Building a butterfly garden
The most important step was to identify the place that could be made into the garden. After surveying all the parks and open spaces in the township, we shortlisted a centrally located playground, Vilasrao Deshmukh Ground, primarily because its huge area meant that there would be space for the garden right along its periphery. Being a public area, we needed to get approval from the Municipal Corporation of Greater Mumbai (MCGM). For this we approached our local MLA Mr Atul Bhatkalkar who was very supportive.
The next thing was to rope in experts who could help in its execution. We were fortunate to be able to connect with two very knowledgeable citizens – Dr Singh, a doctor from the neighbouring locality, Thakur Village, who devotes major time in planting trees, and Mr Ajay Nadkarni, who has built an amazing butterfly garden on his terrace in Vile Parle.
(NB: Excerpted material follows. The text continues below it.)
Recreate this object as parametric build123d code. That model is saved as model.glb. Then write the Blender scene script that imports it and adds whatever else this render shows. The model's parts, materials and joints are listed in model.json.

Our plans of a butterfly garden, got them super excited and both were totally involved in the planning. We decided to do the plantation drive just before the peak monsoons, on 6th July 2019. So all our planning was targeted for this day.
Ajay recommended the list of butterfly attracting plants to be sourced and planted. These included Jamaican Spike, Ixora, Lantana, Icecream Creepers and many others.
The point to note when choosing plants is that, different species of butterflies are attracted to different plants and flowers. Butterflies in general love bright coloured flowers. So while they will come to feed on the nectar of most flowers, they will lay their eggs only on the leaves of specific host plants that the caterpillar will eat. It’s necessary to have these host plants in our garden if we want the butterflies to breed.
It’s also important to list the butterflies that we can expect to see in the garden. Every geographic area has certain species of butterflies that are native to it. We need to choose the host plants of those species of butterflies that will thrive in our area. Those commonly found in Mumbai include Plain Tiger, Tailed Jay, Grass Jewel, Common Mormon, Common Emigrant and Common Crow.
Choosing the plants
Totally over 300 plants, of different sizes and maturity, were procured from nurseries across the city, and the cost was met by contributions from wAc members and residents. MCGM provided good red soil and we got manure from some of the societies’ in-house composting.
In order for the plants to grow well, they need to have decent sunlight. Also, butterflies like to warm themselves in the sun, so it helps to have the plants they like in sunny spots. MCGM helped us in marking the plantation spots and digging the holes.
On plantation day, Vilasrao Deshmukh Ground was buzzing with activity. Students of the neighbourhood school, Lokhandwala Foundation School were there in large numbers, many along with their parents. There were senior citizens too.
People who live in high rises hardly get an opportunity to do proper gardening. Now everyone was looking forward to getting their hands muddy and doing something innovative in the township. It took us the whole morning. When we had finally finished all the planting, we knew it was a mission well accomplished.
As the garden is in a public park, it is maintained by the MCGM staff, and they’ve done a very good job in nurturing all the plants over the past year. The plants have grown, the flowers look really pretty and when we see butterflies on them, we feel so satisfied that our team work has helped in their conservation.
Lokhandwala Township has a Butterfly Garden and the residents are proud of it!
We were hoping that independent housing societies in the township would set up butterfly gardens in their own premises. With the success of this garden, we are happy that one society called Riviera Building has also set up a butterfly garden with wAc’s assistance.
Butterflies are one group of insects that are a pleasure to have around, and as we have found, attracting them to our doorstep isn’t all that difficult. Go ahead and give it a try.